Le macchine e le persone parlano le une con le altre da sempre. Le prime si perfezionano grazie all’interazione con le seconde e ogni tanto queste si chiedono se avessero fatto meglio a tacere un po’ di più.
Nel 2023 per i PhMuseum Days siamo rimasti colpiti dalle foto di Andy Sewell, un artista inglese che con il suo reportage sottomarino ci portava nelle “autostrade atlantiche” delle cablature digitali: chilometri di cavi a trasportare tutti i nostri dati, ne abbiamo parlato anche qui. Le foto sono impressionanti, perché non si tratta di strane creature marine, ma di serpentoni in fibra ottica che avvinghiati tra loro veicolano tutti i nostri saperi e rappresentano la parte centrale del viaggio dei dati.
Di fatto il percorso è questo: da un input di scrittura o trasmissione testuale alla ricezione digitale, il messaggio si trasforma in codice binario, che per raggiungere un server viaggia attraverso uno dei tanti cavi. Solo durante il tragitto subacqueo diventa impulso luminoso, per poi uscire allo scoperto una volta raggiunto il server di destinazione sulla terraferma, tornare intelligibile.
Secondo un articolo di Stefano Gandelli su Geopop, già nel 2021 il 97% di tutto il traffico internet globale veniva gestito da una grandissima rete di cavi oceanici: circa 426, per una lunghezza totale di 1,3 milioni di km. Pensate a quanti possiamo contarne oggi.
Quanto inquina davvero questo traffico? Si tratta di numeri enormi di cui avere paura, certo.
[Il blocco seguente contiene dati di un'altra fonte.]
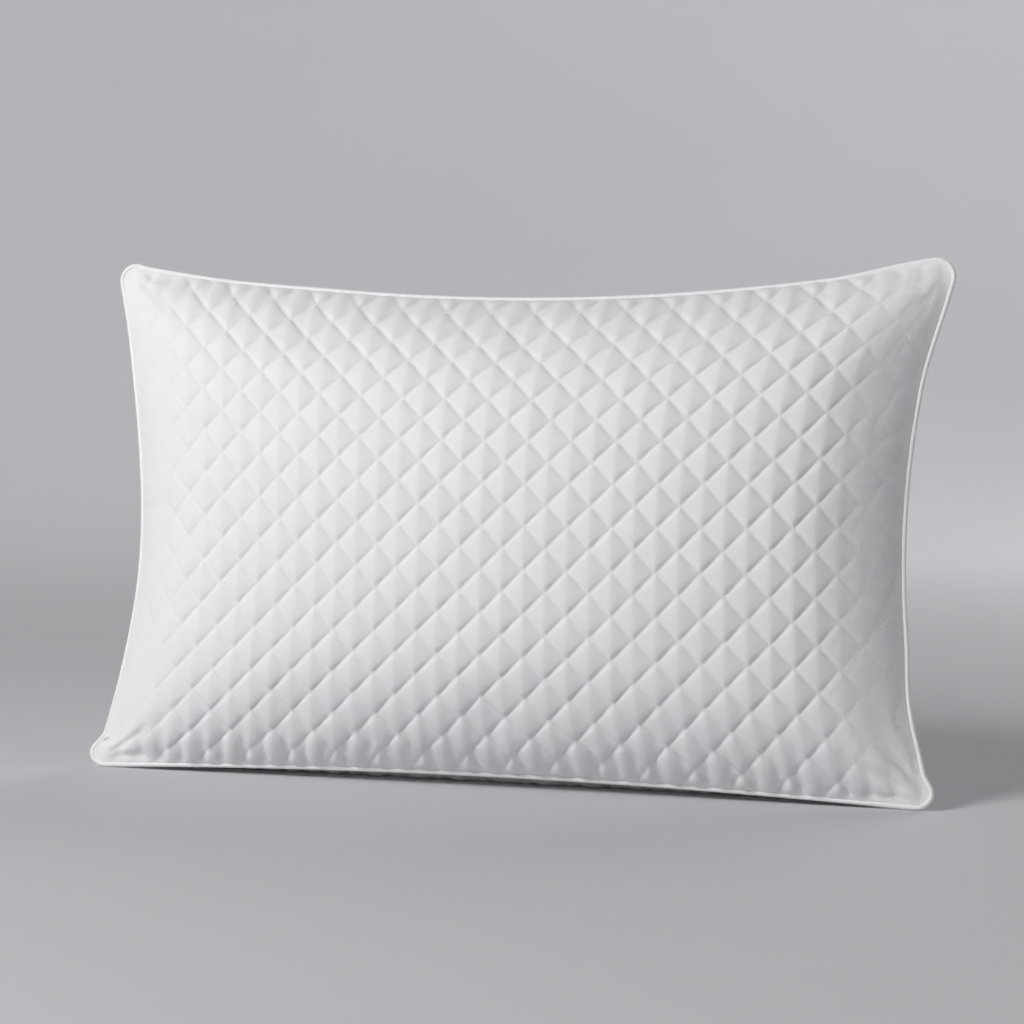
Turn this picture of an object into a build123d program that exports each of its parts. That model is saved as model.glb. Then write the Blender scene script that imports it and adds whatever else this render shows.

Ma fino a che punto? Francesco D’Isa su The bunker magazine sorprendentemente potrebbe rassicurarci.
Nonostante la proliferazione di prompt e AI aggiornate, sommate alla quantità di informazioni che ci scambiamo online ogni giorno, i LLM non sono tra le principali cause del nostro cambiamento climatico.
“Per iscrivere l’impatto ecologico in un contesto globale è necessaria un’analisi comparativa con attività quotidiane di cui spesso dimentichiamo il peso”. Non si vuole assolvere l’impatto ecologico dell’AI, continua D’Isa nell’articolo, “ma ridimensionare il suo ruolo in un quadro di priorità: se vogliamo ridurre davvero la nostra impronta climatica, vale infinitamente di più rinunciare a un ciclo di asciugatrice, accorciare una doccia o rinunciare all’auto e alla carne che non smettere di fare domande a un chatbot”.
Nonostante il milione di chilometri sottomarini dunque, si torna sempre al punto di partenza: noi e le nostre abitudini. Mentre ci interroghiamo sull’efficienza delle macchine, rischiamo di dimenticare che il peso più grande spesso è quello della nostra routine sedimentata del “fare cose”.
Questo non è da leggersi come un atto di accusa, ma un invito: se possiamo fare domande a ChatGPT e aspettarci risposte, forse dovremmo provare a fare lo stesso anche con la nostra quotidianità.